One external nudge landed late in the year: Conor O’Neill (MBA/public speaking context) described a simple rule:
Meet at least one new person per week.
He also pushed daily practice for speaking: recording yourself for 3 minutes a day to build the muscle.
That hit hard because it’s the opposite of my default: social initiation has delayed feedback, uncertainty, and risk.
I also have a personal frustration here: when I meet people, I often feel like everyone extracts value from me, and I get little in return.
Maybe that’s partly selection bias — or weak filtering — or a boundary problem. But it’s real enough that it creates resistance.
Still: the solution is not isolation. The solution is better selection, better boundaries, and building a network of peers — not dependents.
The cost (and the diagnosis)
Here is the most precise diagnosis I got this year:
I am addicted to intensity as proof of value.
Intensity becomes evidence that I matter.
If I push hard, I feel “earned.”
This is powerful — and dangerous — because it creates chronic overreach:
- too many “hard” weeks,
- cognitive performance drops from overload,
- body signals ignored until they become loud.
But there’s an even deeper pattern.
This wasn’t just “imbalance.”
This was systematic avoidance of domains that don’t give immediate, measurable feedback:
- Physical pushing → immediate feedback (pain, PR, Garmin metrics).

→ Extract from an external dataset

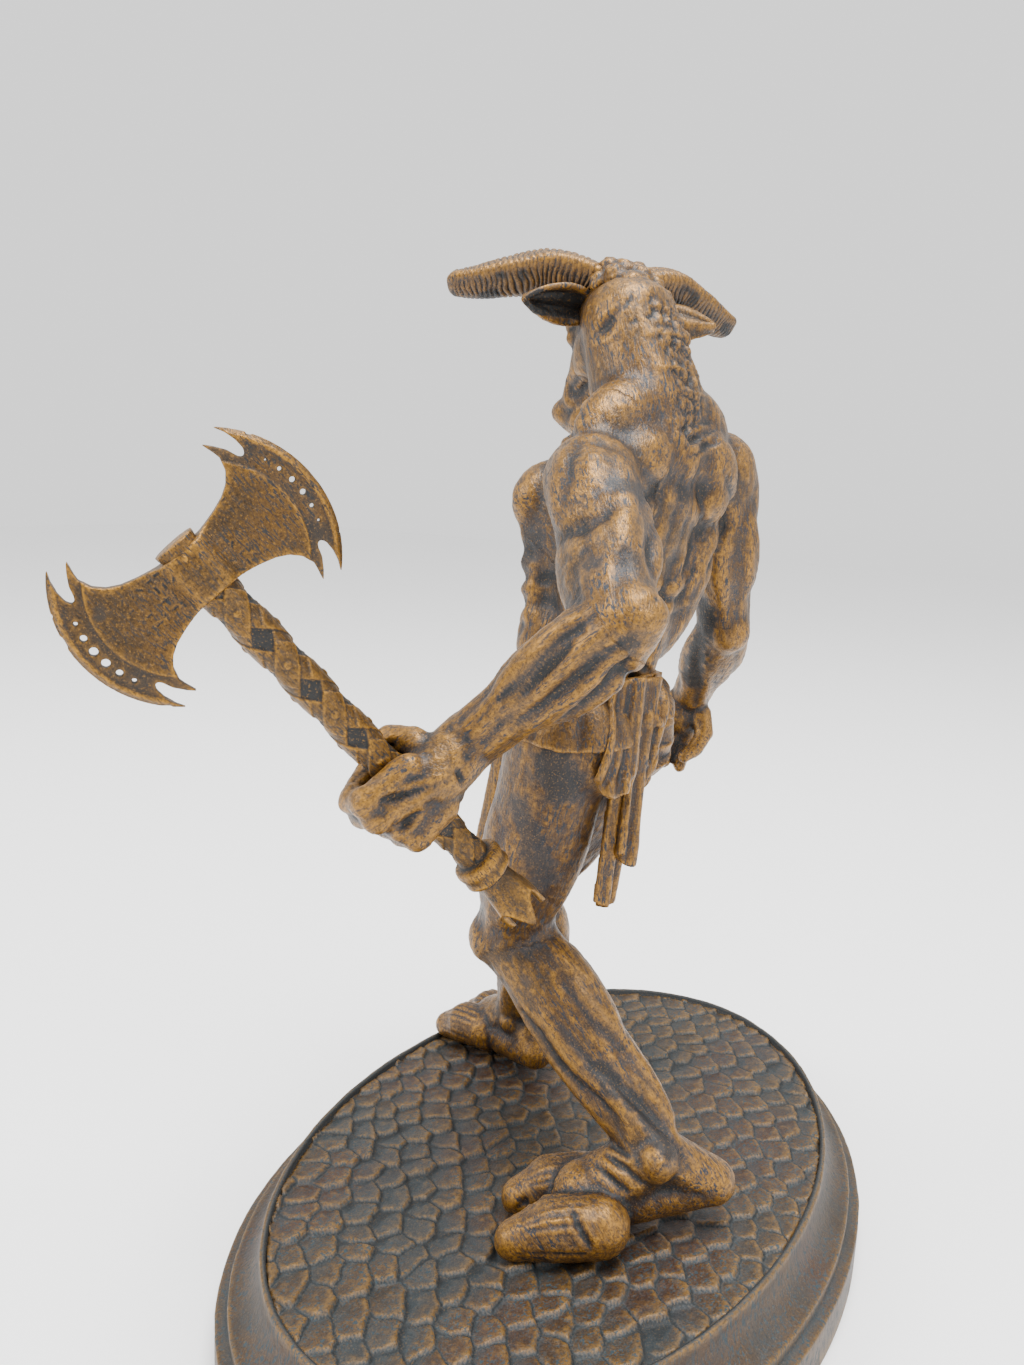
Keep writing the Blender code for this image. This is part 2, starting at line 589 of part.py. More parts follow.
def plinth(collection, cutters, material):
    half_length = PLINTH_LENGTH / 2.0
    half_width = PLINTH_WIDTH / 2.0
    rings = plinth_profile()
    profile = [(half_length - inset, height) for inset, height in reversed(rings)]
    profile = [(0.0, profile[0][1])] + profile + [(0.0, 0.0)]
    body = turned("plinth", profile, PLINTH_SIDES, collection, material)
    for vert in body.data.vertices:
        radius = math.hypot(vert.co.x, vert.co.y)
        if radius > 1.0 * MM:
            vert.co.y *= (radius - half_length + half_width) / radius

    inset = STEP_LEDGE + COVE_DEPTH + RIM_WIDTH
    half_length = PLINTH_LENGTH / 2.0 - inset + PAVING_LAP
    half_width = PLINTH_WIDTH / 2.0 - inset + PAVING_LAP
    floor = PLINTH_HEIGHT - PAVING_DROP - COBBLE_RISE
    cells = int(PLINTH_LENGTH / COBBLE_PITCH) + 2
    bm = bmesh.new()
    place = Matrix.Rotation(COBBLE_TURN, 4, "Z") @ Matrix.Translation((0.0, 0.0, floor))
    bmesh.ops.create_grid(bm, x_segments=cells, y_segments=cells, size=cells * COBBLE_PITCH / 2.0,
                          matrix=place)
    noise.seed_set(COBBLE_SEED)
    for vert in bm.verts:
        wander = noise.noise_vector(vert.co * (0.7 / COBBLE_PITCH)) * COBBLE_PITCH * 0.3
        vert.co += Vector((wander.x, wander.y, 0.0))
    bmesh.ops.inset_individual(bm, faces=bm.faces[:], thickness=COBBLE_JOINT / 2.0, depth=COBBLE_RISE)
    under = bmesh.ops.extrude_edge_only(bm, edges=[edge for edge in bm.edges if edge.is_boundary])
    skirt = [item for item in under["geom"] if isinstance(item, bmesh.types.BMVert)]
    for vert in skirt:
        vert.co.z = floor - 2.0 * PAVING_SLAB
    bmesh.ops.holes_fill(bm, edges=[edge for edge in bm.edges if edge.is_boundary], sides=0)
    bmesh.ops.recalc_face_normals(bm, faces=bm.faces[:])
    bmesh.ops.triangulate(bm, faces=bm.faces[:])
    paving = new_object("paving", bm, cutters)

    outline = bmesh.new()
    place = Matrix.Translation((0.0, 0.0, floor)) @ Matrix.Diagonal((half_length, half_width, 1.0, 1.0))
    bmesh.ops.create_cone(outline, cap_ends=True, segments=PLINTH_SIDES, radius1=1.0, radius2=1.0,
                          depth=2.0 * PAVING_SLAB, matrix=place)
    face_outwards(paving)
    boolean(paving, new_object("paving_outline", outline, cutters), "INTERSECT")
    boolean(body, paving, "UNION")
    return body


# The axe, built along +Z with its head's middle at the origin and then laid along the haft's line

def haft_frame():
    """Z runs up the haft to the head, X lies across the blades and Y is the blades' thickness."""
    across = BLADE_ACROSS - HAFT_AXIS * BLADE_ACROSS.dot(HAFT_AXIS)
    return frame_along(HAFT_AXIS, HAFT_AXIS.cross(across)).to_4x4()


def haft_place():
    centre = GRIP * PART + UP * (PLINTH_HEIGHT + FOOT_GAP)
    return Matrix.Translation(centre) @ haft_frame()


def haft_profile():
    """Radii and heights down the haft, with even rows so that the straps' diamonds fall on them."""
    top = BLADE_WAIST / 2.0 + HAFT_NUB
    foot = top - HAFT_LENGTH
    row = STRAP_REPEAT / 4.0
    rows = int(HAFT_LENGTH / row)
    profile = [(0.0, top), (HAFT_DIAMETER * 0.36, top)]
    for step in range(1, rows):
        share = step / rows
        radius = (HAFT_DIAMETER + (HAFT_END_DIAMETER - HAFT_DIAMETER) * share) / 2.0
        profile.append((radius, top - step * row))
    collar = COLLAR_DIAMETER / 2.0
    neck = HAFT_END_DIAMETER / 2.0
    flare = POMMEL_DIAMETER / 2.0
    profile += [(neck, foot), (collar, foot - 1.0 * MM), (collar, foot - COLLAR_LENGTH),
                (neck, foot - COLLAR_LENGTH - 1.0 * MM),
                (flare * 0.85, foot - COLLAR_LENGTH - POMMEL_LENGTH * 0.5),
                (flare, foot - COLLAR_LENGTH - POMMEL_LENGTH),
                (flare * 0.45, foot - COLLAR_LENGTH - POMMEL_LENGTH * 0.8),
                (0.0, foot - COLLAR_LENGTH - POMMEL_LENGTH * 0.75)]
    return profile


def carve_haft(haft):
    """Sinks the diamonds between the crossed straps, raises the studs and draws out the pommel's prongs."""
    top = BLADE_WAIST / 2.0 + HAFT_NUB
    foot = top - HAFT_LENGTH
    row = STRAP_REPEAT / 4.0
    for vert in haft.data.vertices:
        x, y, z = vert.co
        radius = math.hypot(x, y)
        if radius < 1.0 * MM:
            continue
        angle = math.atan2(y, x)
        if z < foot - COLLAR_LENGTH - POMMEL_LENGTH * 0.9:
            vert.co.z -= PRONG_LENGTH * (0.5 + 0.5 * math.cos(4.0 * angle))
        if not foot + row * 0.5 < z < -BLADE_WAIST / 2.0 - row * 0.5:
            continue
        column = round(angle / (2.0 * math.pi) * HAFT_SIDES) % HAFT_SIDES
        line = round((top - z) / row)
        across = (column + 2) % 4 - 2
        quarter = (column + 2) // 4
        along = (line + 2 * (quarter % 2)) % 4
        if along == 0 and abs(across) <= 1:
            grow = -HAFT_RECESS
        elif along == 2 and across == 0:
            grow = HAFT_STUD
        else:
            continue
        vert.co.x += grow * x / radius
        vert.co.y += grow * y / radius


def edge_arc(share):
    """A point of the cutting edge, where a share of 1 is its upper tip and -1 its lower tip."""
    reach = math.asin(BLADE_LENGTH / 2.0 / EDGE_RADIUS)
    middle = BLADE_SPAN / 2.0 - EDGE_RADIUS
    return middle + EDGE_RADIUS * math.cos(reach * share), EDGE_RADIUS * math.sin(reach * share)


def blade_quarter():
    """From the waist out along the inner prong and the notch to the outer prong and the edge's middle."""
    waist = BLADE_WAIST / 2.0
    tip = BLADE_LENGTH / 2.0
    reach = BLADE_SPAN / 2.0
    points = [(0.34 * reach, waist + 0.05 * tip), (0.48 * reach, waist + 0.12 * tip),
              (0.58 * reach, waist + 0.24 * tip), (0.62 * reach, waist + 0.40 * tip),
              (0.58 * reach, 0.93 * tip),
              (0.68 * reach, 0.74 * tip), (0.715 * reach, 0.60 * tip), (0.77 * reach, 0.62 * tip),
              (0.775 * reach, 0.76 * tip)]
    points += [edge_arc(share) for share in (1.0, 0.85, 0.65, 0.45, 0.25, 0.08)]
    return points


def blade_outline():
    quarter = blade_quarter()
    half = quarter + [(x, -z) for x, z in reversed(quarter)]
    return half + [(-x, -z) for x, z in half]


def add_loop(curve, points):
    spline = curve.splines.new("POLY")
    spline.points.add(len(points) - 1)
    for point, (x, z) in zip(spline.points, points):
        point.co = (x, z, 0.0, 1.0)
    spline.use_cyclic_u = True


def curve_to_mesh(curve, name, collection):
    guide = bpy.data.objects.new(name + "_outline", curve)
    collection.objects.link(guide)
    graph = bpy.context.evaluated_depsgraph_get()
    graph.update()
    mesh = bpy.data.meshes.new_from_object(guide.evaluated_get(graph))
    bpy.data.objects.remove(guide, do_unlink=True)
    bm = bmesh.new()
    bm.from_mesh(mesh)
    bmesh.ops.remove_doubles(bm, verts=bm.verts[:], dist=0.01 * MM)
    bmesh.ops.transform(bm, matrix=Matrix.Rotation(math.pi / 2.0, 4, "X"), verts=bm.verts[:])
    bmesh.ops.recalc_face_normals(bm, faces=bm.faces[:])
    return new_object(name, bm, collection)


def blades(cutters):
    """The flat double bit with its row of holes behind each edge, lying in the X-Z plane."""
    curve = bpy.data.curves.new("blades", "CURVE")
    curve.dimensions = "2D"
    curve.fill_mode = "BOTH"
    curve.extrude = BLADE_THICKNESS / 2.0
    add_loop(curve, blade_outline())
    middle = BLADE_SPAN / 2.0 - EDGE_RADIUS
    for side in (-1, 1):
        for hole in range(HOLE_COUNT):
            angle = (hole - (HOLE_COUNT - 1) / 2.0) * HOLE_STEP
            x = side * (middle + (EDGE_RADIUS - HOLE_INSET) * math.cos(angle))
            z = (EDGE_RADIUS - HOLE_INSET) * math.sin(angle)
            turns = [math.pi / 3.0 * step for step in range(6)]
            radius = HOLE_DIAMETER / 2.0
            add_loop(curve, [(x + radius * math.cos(turn), z + radius * math.sin(turn)) for turn in turns])
    return curve_to_mesh(curve, "blade_plate", cutters)


def cheeks(cutters):
    """The thick eye of the head, which the haft enters from below, thinning towards the blades."""
    curve = bpy.data.curves.new("cheeks", "CURVE")
    curve.dimensions = "2D"
    curve.fill_mode = "BOTH"
    curve.extrude = BLADE_WAIST / 2.0 + 0.3 * MM
    thin = BLADE_THICKNESS / 2.0 - 0.3 * MM
    half = [(CHEEK_SPAN / 2.0, thin), (CHEEK_WIDTH / 2.0, CHEEK_THICKNESS / 2.0),
            (-CHEEK_WIDTH / 2.0, CHEEK_THICKNESS / 2.0), (-CHEEK_SPAN / 2.0, thin)]
    add_loop(curve, half + [(x, -y) for x, y in reversed(half)])
    eye = curve_to_mesh(curve, "cheeks", cutters)
    eye.data.transform(Matrix.Rotation(math.pi / 2.0, 4, "X"))
    return eye


def axe(collection, cutters, material):
    haft = turned("battle_axe", haft_profile(), HAFT_SIDES, collection, material)
    carve_haft(haft)
    boolean(haft, cheeks(cutters), "UNION")
    boolean(haft, blades(cutters), "UNION", "MANIFOLD")
    haft.data.transform(haft_place() @ Matrix.Translation((0.0, 0.0, GRIP_FROM_HEAD)))
    return haft


def main():
    clear_scene()
    statue = new_collection("minotaur_statue")
    cutters = new_collection("cutters")
    bronze = finish("bronze_paint", (0.36, 0.25, 0.12), 0.45, 0.7)
    gilt = finish("gilt_bronze_paint", (0.42, 0.29, 0.11), 0.4, 0.8)
    stone = finish("brown_stone_paint", (0.2, 0.14, 0.09), 0.6, 0.4)
    figure(statue, cutters, bronze)
    axe(statue, cutters, gilt)
    plinth(statue, cutters, stone)


main()
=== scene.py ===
"""The looks of the cast minotaur statuette: the painted figure, its double axe and the cobbled plinth."""

import itertools
import math

import bmesh
import bpy
import numpy as np
from mathutils import Matrix, Vector
from mathutils.bvhtree import BVHTree


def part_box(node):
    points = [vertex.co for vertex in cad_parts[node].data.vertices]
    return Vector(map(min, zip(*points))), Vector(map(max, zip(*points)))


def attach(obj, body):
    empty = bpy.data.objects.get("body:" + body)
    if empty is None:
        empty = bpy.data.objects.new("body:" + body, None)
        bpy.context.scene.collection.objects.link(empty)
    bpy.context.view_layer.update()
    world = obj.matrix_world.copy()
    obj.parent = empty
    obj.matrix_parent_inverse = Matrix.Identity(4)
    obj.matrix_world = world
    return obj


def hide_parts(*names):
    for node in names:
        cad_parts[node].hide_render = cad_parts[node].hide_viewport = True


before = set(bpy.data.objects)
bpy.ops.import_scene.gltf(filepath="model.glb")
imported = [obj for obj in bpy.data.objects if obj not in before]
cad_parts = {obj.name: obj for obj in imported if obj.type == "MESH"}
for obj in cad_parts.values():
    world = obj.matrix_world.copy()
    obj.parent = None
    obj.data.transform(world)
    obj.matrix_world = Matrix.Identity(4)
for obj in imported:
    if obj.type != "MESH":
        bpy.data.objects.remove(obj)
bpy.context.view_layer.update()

MM = 0.001
MERGE = 0.001
UP = Vector((0.0, 0.0, 1.0))

# The figure is worked in parts of its height, which are millimetres above the level of its soles
FOOT_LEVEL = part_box("minotaur")[0].z
PLINTH_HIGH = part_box("plinth")[1]

# The camera of the photograph, in millimetres from the middle of the plinth's underside
CAMERA_PLACE = Vector((283.7, 139.3, 235.2))
CAMERA_FORWARD = Vector((-0.8458, -0.4991, -0.1883))
CAMERA_RIGHT = Vector((-0.5146, 0.8564, 0.0416))
CAMERA_UP = Vector((-0.1405, -0.1321, 0.9812))
FOCAL_PIXELS = 1100.0
PICTURE_WIDTH = 1024.0
PICTURE_HEIGHT = 1365.0
SENSOR = 36.0


def set_camera():
    data = bpy.data.cameras.new("photo_view")
    data.sensor_fit = "VERTICAL"
    data.sensor_height = SENSOR
    data.lens = FOCAL_PIXELS / PICTURE_HEIGHT * SENSOR
    data.clip_start = 0.01
    camera = bpy.data.objects.new("photo_view", data)
    bpy.context.scene.collection.objects.link(camera)
    turn = Matrix((CAMERA_RIGHT, CAMERA_UP, -CAMERA_FORWARD)).transposed()
    camera.matrix_world = Matrix.Translation(CAMERA_PLACE * MM) @ turn.to_4x4()
    bpy.context.scene.camera = camera


set_camera()


# Small tools

def linear(code):
    """An sRGB hex code as linear red, green, blue and a full alpha."""
    parts = [int(code[at:at + 2], 16) / 255.0 for at in (1, 3, 5)]
    straight = [part / 12.92 if part <= 0.04045 else ((part + 0.055) / 1.055) ** 2.4 for part in parts]
    return (*straight, 1.0)


def smoothstep(low, high, values):
    share = np.clip((values - low) / (high - low), 0.0, 1.0)
    return share * share * (3.0 - 2.0 * share)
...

- AI/books → immediate feedback (understanding, notes, output).
- High-stakes negotiations → immediate feedback (response, outcome, next move).
- Social initiation → delayed/uncertain feedback, risk of rejection.
- Spiritual practice → almost zero measurable feedback.
Pattern: I optimized for control + immediate measurement.
Anything requiring patience, uncertainty, dependence on others, or a long time horizon without clear metrics quietly fell out of the system.
That’s why the baseline numbers matter. They convert “diagnosis” into data.
2026: constraints, not goals
I’m not writing a list of aspirations.
I’m setting constraints — because constraints shape behavior.
Constraint #1: Physical governance (recovery-aware)
I’m not 20 anymore. Recovery is not optional.
No more chronic self-destruction for small performance wins.
On running: I’m going to study training properly and build smarter structure:
- use Jack Daniels as a foundation,
- go deeper into Greg McMillan,
- run training in 12-week blocks (because every time I pushed beyond that without real deloads, the crash appeared).
On strength/calisthenics: same principle. No more “prove it” cycles that overload CNS and joints. I’ll keep strength, but I’ll govern it.
Constraint #2: Social floor (hygiene)
Not “networking someday.”
A repeatable rule that rebuilds initiation and tolerance for uncertainty.
Constraint #3: Spiritual cadence (small but real)
Not one intense month.
A micro-cadence that survives low motivation and high workload.
Constraint #4: Family time as dedicated blocks
Presence requires structure.
If it’s not scheduled, it gets crowded out by everything that produces instant metrics.
Closing
2025 proved I can build a year like a machine.
But it also exposed my shadow:
- intensity as proof of worth,
- control as comfort,
- avoidance of uncertain feedback loops (social/spiritual).
That’s not shame. It’s data.
If 2025 was the year of Jim Rohn and LLMs as mentors,
then 2026 must be the year of governance, relationships, and long-horizon practice — and a year where I’m more effective in terms of total cost.
More social. More business thinking. Jim Rohn sparked the impulse, and Berkeley Haas gave me a language for the game.
Now it’s time to run the next system.